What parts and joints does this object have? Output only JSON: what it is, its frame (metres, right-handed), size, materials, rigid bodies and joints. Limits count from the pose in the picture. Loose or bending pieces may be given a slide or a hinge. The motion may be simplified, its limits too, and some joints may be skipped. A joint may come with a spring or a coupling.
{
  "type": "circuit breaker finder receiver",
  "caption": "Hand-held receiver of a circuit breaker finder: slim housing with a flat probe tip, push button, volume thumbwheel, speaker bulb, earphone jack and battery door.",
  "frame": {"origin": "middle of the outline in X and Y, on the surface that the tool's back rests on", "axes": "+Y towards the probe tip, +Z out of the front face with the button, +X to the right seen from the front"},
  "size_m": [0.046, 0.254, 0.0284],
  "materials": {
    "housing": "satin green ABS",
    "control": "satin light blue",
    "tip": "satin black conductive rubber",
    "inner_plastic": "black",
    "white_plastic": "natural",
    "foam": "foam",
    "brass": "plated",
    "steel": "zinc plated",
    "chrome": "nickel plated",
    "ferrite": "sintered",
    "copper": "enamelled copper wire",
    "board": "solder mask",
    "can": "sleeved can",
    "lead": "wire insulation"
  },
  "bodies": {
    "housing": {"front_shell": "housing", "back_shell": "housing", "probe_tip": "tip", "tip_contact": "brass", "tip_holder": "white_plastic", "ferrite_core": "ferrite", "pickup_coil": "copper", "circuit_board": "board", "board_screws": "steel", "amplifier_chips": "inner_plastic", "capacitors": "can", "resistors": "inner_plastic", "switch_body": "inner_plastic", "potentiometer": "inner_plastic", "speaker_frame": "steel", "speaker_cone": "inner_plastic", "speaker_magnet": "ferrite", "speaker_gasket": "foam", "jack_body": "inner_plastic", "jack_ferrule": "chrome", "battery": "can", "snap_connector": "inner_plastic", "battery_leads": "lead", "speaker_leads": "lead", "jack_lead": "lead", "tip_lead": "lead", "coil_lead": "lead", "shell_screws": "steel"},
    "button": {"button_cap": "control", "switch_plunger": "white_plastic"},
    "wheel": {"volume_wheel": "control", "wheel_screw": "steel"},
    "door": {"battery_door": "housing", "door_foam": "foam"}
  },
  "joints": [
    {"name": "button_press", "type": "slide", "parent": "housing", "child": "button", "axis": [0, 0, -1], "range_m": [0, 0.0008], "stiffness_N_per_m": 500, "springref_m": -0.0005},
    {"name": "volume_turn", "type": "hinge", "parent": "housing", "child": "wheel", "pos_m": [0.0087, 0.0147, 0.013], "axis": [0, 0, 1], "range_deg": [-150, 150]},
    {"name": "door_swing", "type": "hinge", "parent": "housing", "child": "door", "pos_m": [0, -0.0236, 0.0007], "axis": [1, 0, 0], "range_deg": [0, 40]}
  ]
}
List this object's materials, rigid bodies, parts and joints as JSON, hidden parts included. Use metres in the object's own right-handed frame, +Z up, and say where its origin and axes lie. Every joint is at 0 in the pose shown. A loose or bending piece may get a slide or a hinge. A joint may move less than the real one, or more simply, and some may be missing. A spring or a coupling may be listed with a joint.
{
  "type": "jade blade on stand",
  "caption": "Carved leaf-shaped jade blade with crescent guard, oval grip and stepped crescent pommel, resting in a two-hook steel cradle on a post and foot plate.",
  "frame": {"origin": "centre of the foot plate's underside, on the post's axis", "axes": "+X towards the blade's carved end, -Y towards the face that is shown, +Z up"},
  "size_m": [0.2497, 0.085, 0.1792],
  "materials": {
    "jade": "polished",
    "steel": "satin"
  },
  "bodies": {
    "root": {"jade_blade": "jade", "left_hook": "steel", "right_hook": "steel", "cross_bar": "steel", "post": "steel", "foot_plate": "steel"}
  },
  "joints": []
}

--------------------------------------------------

- What you are asked to do
Copy every line exactly. Leave nothing out.

- Written answer
What parts and joints does this object have? Output only JSON: what it is, its frame (metres, right-handed), size, materials, rigid bodies and joints. Limits count from the pose in the picture. Loose or bending pieces may be given a slide or a hinge. The motion may be simplified, its limits too, and some joints may be skipped. A joint may come with a spring or a coupling.
{
  "type": "circuit breaker finder receiver",
  "caption": "Hand-held receiver of a circuit breaker finder: slim housing with a flat probe tip, push button, volume thumbwheel, speaker bulb, earphone jack and battery door.",
  "frame": {"origin": "middle of the outline in X and Y, on the surface that the tool's back rests on", "axes": "+Y towards the probe tip, +Z out of the front face with the button, +X to the right seen from the front"},
  "size_m": [0.046, 0.254, 0.0284],
  "materials": {
    "housing": "satin green ABS",
    "control": "satin light blue",
    "tip": "satin black conductive rubber",
    "inner_plastic": "black",
    "white_plastic": "natural",
    "foam": "foam",
    "brass": "plated",
    "steel": "zinc plated",
    "chrome": "nickel plated",
    "ferrite": "sintered",
    "copper": "enamelled copper wire",
    "board": "solder mask",
    "can": "sleeved can",
    "lead": "wire insulation"
  },
  "bodies": {
    "housing": {"front_shell": "housing", "back_shell": "housing", "probe_tip": "tip", "tip_contact": "brass", "tip_holder": "white_plastic", "ferrite_core": "ferrite", "pickup_coil": "copper", "circuit_board": "board", "board_screws": "steel", "amplifier_chips": "inner_plastic", "capacitors": "can", "resistors": "inner_plastic", "switch_body": "inner_plastic", "potentiometer": "inner_plastic", "speaker_frame": "steel", "speaker_cone": "inner_plastic", "speaker_magnet": "ferrite", "speaker_gasket": "foam", "jack_body": "inner_plastic", "jack_ferrule": "chrome", "battery": "can", "snap_connector": "inner_plastic", "battery_leads": "lead", "speaker_leads": "lead", "jack_lead": "lead", "tip_lead": "lead", "coil_lead": "lead", "shell_screws": "steel"},
    "button": {"button_cap": "control", "switch_plunger": "white_plastic"},
    "wheel": {"volume_wheel": "control", "wheel_screw": "steel"},
    "door": {"battery_door": "housing", "door_foam": "foam"}
  },
  "joints": [
    {"name": "button_press", "type": "slide", "parent": "housing", "child": "button", "axis": [0, 0, -1], "range_m": [0, 0.0008], "stiffness_N_per_m": 500, "springref_m": -0.0005},
    {"name": "volume_turn", "type": "hinge", "parent": "housing", "child": "wheel", "pos_m": [0.0087, 0.0147, 0.013], "axis": [0, 0, 1], "range_deg": [-150, 150]},
    {"name": "door_swing", "type": "hinge", "parent": "housing", "child": "door", "pos_m": [0, -0.0236, 0.0007], "axis": [1, 0, 0], "range_deg": [0, 40]}
  ]
}
List this object's materials, rigid bodies, parts and joints as JSON, hidden parts included. Use metres in the object's own right-handed frame, +Z up, and say where its origin and axes lie. Every joint is at 0 in the pose shown. A loose or bending piece may get a slide or a hinge. A joint may move less than the real one, or more simply, and some may be missing. A spring or a coupling may be listed with a joint.
{
  "type": "jade blade on stand",
  "caption": "Carved leaf-shaped jade blade with crescent guard, oval grip and stepped crescent pommel, resting in a two-hook steel cradle on a post and foot plate.",
  "frame": {"origin": "centre of the foot plate's underside, on the post's axis", "axes": "+X towards the blade's carved end, -Y towards the face that is shown, +Z up"},
  "size_m": [0.2497, 0.085, 0.1792],
  "materials": {
    "jade": "polished",
    "steel": "satin"
  },
  "bodies": {
    "root": {"jade_blade": "jade", "left_hook": "steel", "right_hook": "steel", "cross_bar": "steel", "post": "steel", "foot_plate": "steel"}
  },
  "joints": []
}